When the going is tough call in a C-130

When the going is tough call in a C-130

Since joining Marshall eight years ago, Senior Customer Service Manager Al Thompson has enjoyed lots of proud moments helping to look after the in RAF’s C-130J aircraft but none more so than in Autumn 2014 when the fleet was pushed to its limits supporting the UK’s withdrawal from Afghanistan.

Al explains:

“At the time the RAF had 24 aircraft in the fleet and routinely we would have five or six of them here in Cambridge for planned scheduled maintenance. However, given the massive scale of the evacuation from Operation HERRICK, the Royal Air Force asked if we could pull out all the stops to make as many C130 aircraft available as possible to complete the mammoth task.

“In my then role as Fleet Manager, I worked hand in hand with my former RAF colleagues to delay and reschedule maintenance inputs resulting with only three C130 aircraft at Cambridge during the planned 3-month withdrawal period. This ensured maximum aircraft availability at RAF Brize Norton and played a significant role in the withdrawal being completed two weeks quicker than initially planned.

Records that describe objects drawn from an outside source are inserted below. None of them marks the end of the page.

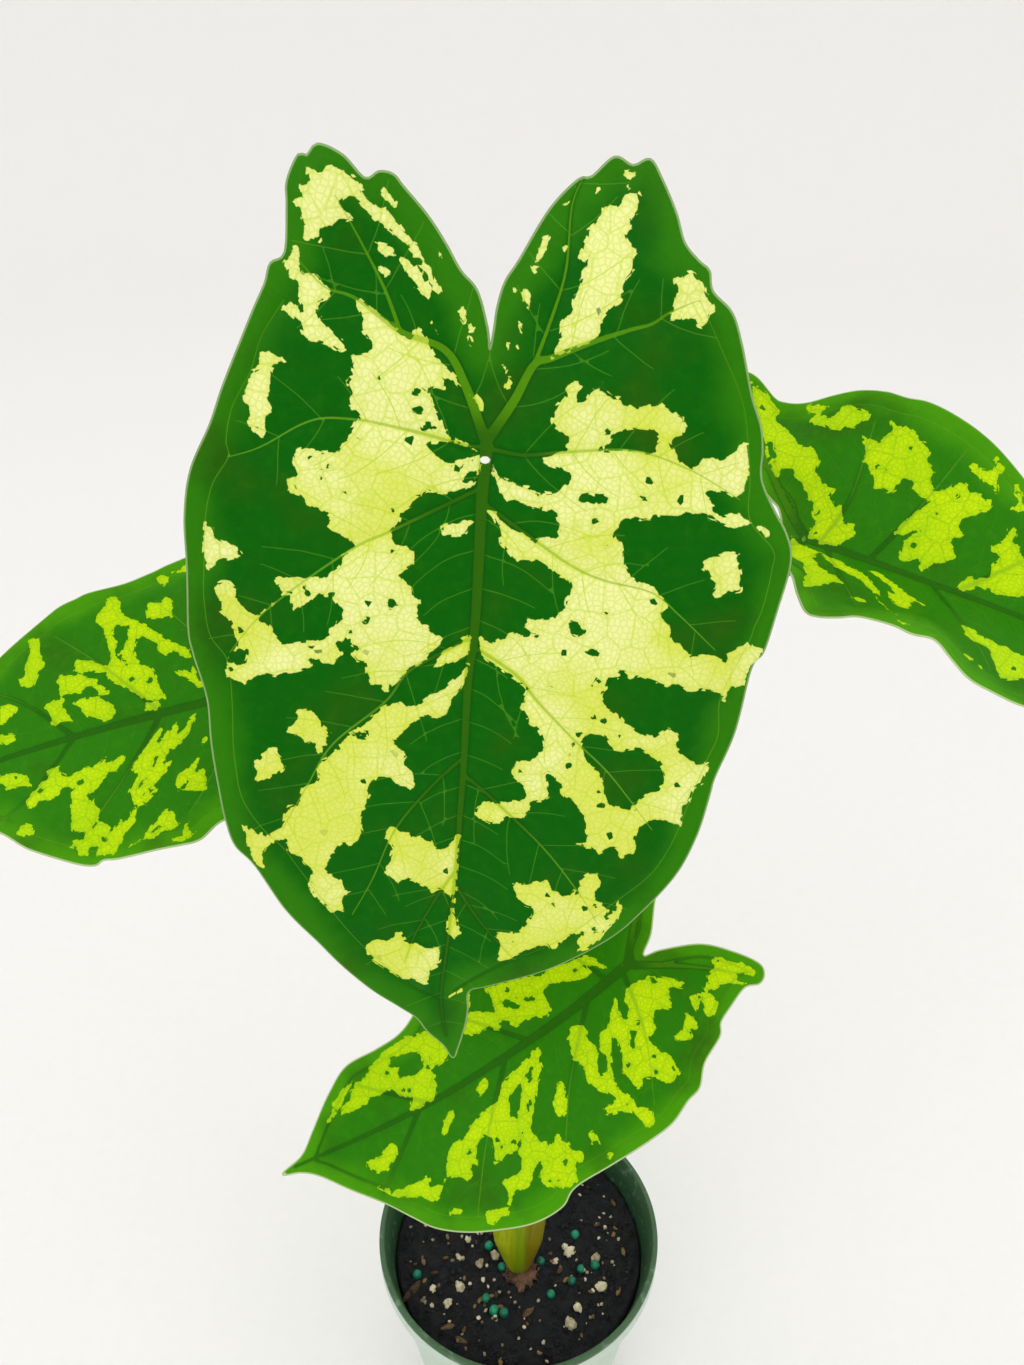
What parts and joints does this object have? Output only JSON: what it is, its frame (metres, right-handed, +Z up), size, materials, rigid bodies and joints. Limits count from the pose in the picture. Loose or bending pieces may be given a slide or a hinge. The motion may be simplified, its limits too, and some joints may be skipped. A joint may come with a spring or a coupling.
{
  "type": "potted caladium plant",
  "caption": "Heart-shaped camouflage-patterned leaves on tall arching stalks, growing from soil in a thin tapered nursery pot.",
  "frame": {"origin": "centre of the pot's flat underside", "axes": "+Z up the plant; -Y towards the front, where the tallest leaf shows its upper face; +X to the viewer's right"},
  "size_m": [0.3389, 0.1201, 0.4745],
  "materials": {
    "pot": "satin",
    "soil": "matte",
    "corm": "matte",
    "stalk": "satin",
    "blade": "satin"
  },
  "bodies": {
    "root": {"pot": "pot", "soil": "soil", "corm": "corm", "stalk_front": "stalk", "blade_front": "blade", "stalk_left": "stalk", "blade_left": "blade", "stalk_right": "stalk", "blade_right": "blade", "stalk_lower": "stalk", "blade_lower": "blade"}
  },
  "joints": []
}
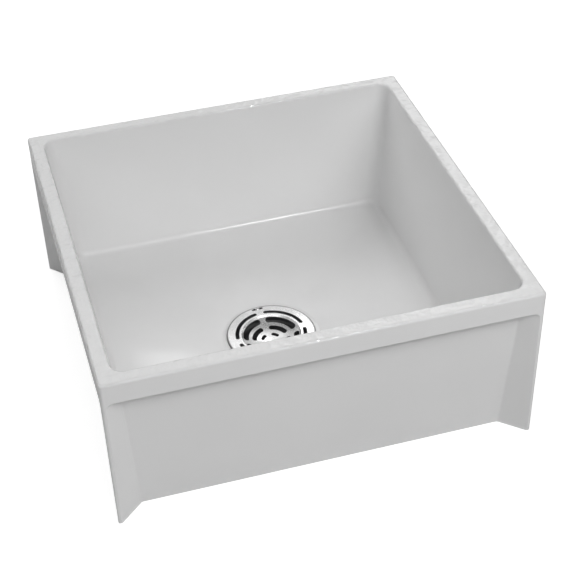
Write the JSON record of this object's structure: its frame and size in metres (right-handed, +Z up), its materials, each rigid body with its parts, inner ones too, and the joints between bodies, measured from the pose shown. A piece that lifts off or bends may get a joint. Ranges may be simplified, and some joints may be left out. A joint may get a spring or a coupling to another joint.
{
  "type": "mop sink",
  "caption": "Square floor-standing mop sink: deep white moulded basin with recessed sides, corner fins and a floor that falls to a slotted steel strainer over a drain for a waste pipe.",
  "frame": {"origin": "middle of the basin in the plane of the skirt's foot, on the drain's axis", "axes": "+X to the right along the front, +Y to the back, +Z up"},
  "size_m": [0.6096, 0.6096, 0.305],
  "materials": {
    "gelcoat": "smooth glossy moulded surface",
    "stainless": "bright stamped sheet",
    "screw_steel": "bright",
    "drain_plastic": "matt black moulding",
    "seal_rubber": "matt",
    "slip_washer": "smooth, pale"
  },
  "bodies": {
    "basin": {"basin_shell": "gelcoat", "drain_body": "drain_plastic", "flange_gasket": "seal_rubber", "lower_gasket": "seal_rubber", "friction_washer": "slip_washer", "lock_nut": "drain_plastic", "pipe_gasket": "seal_rubber", "compression_nut": "drain_plastic"},
    "strainer_set": {"strainer": "stainless", "strainer_screw_1": "screw_steel", "strainer_screw_2": "screw_steel"}
  },
  "joints": [
    {"name": "strainer_lift", "type": "slide", "parent": "basin", "child": "strainer_set", "axis": [0, 0, 1], "range_m": [0, 0.27]}
  ]
}
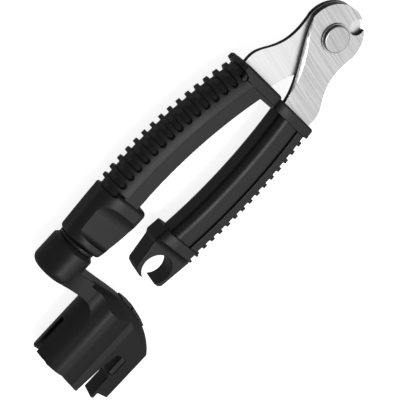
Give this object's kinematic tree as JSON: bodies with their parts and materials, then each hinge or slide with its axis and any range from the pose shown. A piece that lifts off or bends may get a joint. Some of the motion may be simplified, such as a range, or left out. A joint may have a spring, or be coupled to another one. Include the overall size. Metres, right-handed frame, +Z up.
{
  "type": "string winder",
  "caption": "Hand-held string winder with a cranked peg cup on a curved handle, and a lever handle that works a plier-style string cutter and carries a bridge pin puller.",
  "frame": {"origin": "on the table under the middle of the whole object's box, handles closed and the crank's cup lying flat in line with them", "axes": "+X along the crank's axle from the crank towards the cutter's tip, +Y towards the ribbed back of the main handle, +Z up out of the table through the cutter plates"},
  "size_m": [0.1808, 0.0696, 0.0201],
  "materials": {
    "black_plastic": "satin moulded, fine sparks texture",
    "black_plastic_inner": "satin moulded, a little smoother",
    "blade_steel": "ground with fine lines across the plate",
    "rivet_steel": "turned and lightly brushed",
    "inner_steel": "plain"
  },
  "bodies": {
    "main": {"main_handle_body": "black_plastic", "main_handle_core": "black_plastic_inner", "main_blade": "blade_steel", "main_tang_pin_a": "inner_steel", "main_tang_pin_b": "inner_steel", "crank_axle": "inner_steel", "axle_retaining_ring": "inner_steel", "axle_washer": "inner_steel", "neck_washer": "black_plastic", "pivot_rivet": "rivet_steel", "pivot_washer_front": "rivet_steel", "pivot_washer_rear": "rivet_steel"},
    "crank": {"crank": "black_plastic", "hub_plug": "black_plastic"},
    "lever": {"lever_handle_body": "black_plastic", "lever_handle_core": "black_plastic_inner", "lever_blade": "blade_steel", "lever_tang_pin_a": "inner_steel", "lever_tang_pin_b": "inner_steel"}
  },
  "joints": [
    {"name": "crank_spin", "type": "hinge", "parent": "main", "child": "crank", "pos_m": [-0.0434, 0.02467, 0.01004], "axis": [1, 0, 0], "continuous": true},
    {"name": "lever_pivot", "type": "hinge", "parent": "main", "child": "lever", "pos_m": [0.0776, 0.00337, 0.01004], "axis": [0, 0, 1], "range_deg": [0, 38]}
  ]
}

“The exercise itself was the perfect example of what makes the Hercules such a valuable platform - its ability to land just about anywhere was particularly important, as some of the bases had temporary runways that most aircraft just weren’t able to land and take off from.

“They also had to be able to operate pretty much non-stop in an incredibly challenging environment to complete the withdrawal of hundreds of the thousands of tonnes of equipment used by UK troops during the conflict. At the height of the conflict there were 9,500 members of our Armed Forces in the country so you can imagine the level of logistics support required.

“Given the scale and nature of the task I don’t honestly think there is another aircraft that could have handled the withdrawal so effectively and am proud that Marshall was able to play its part in making it happen.”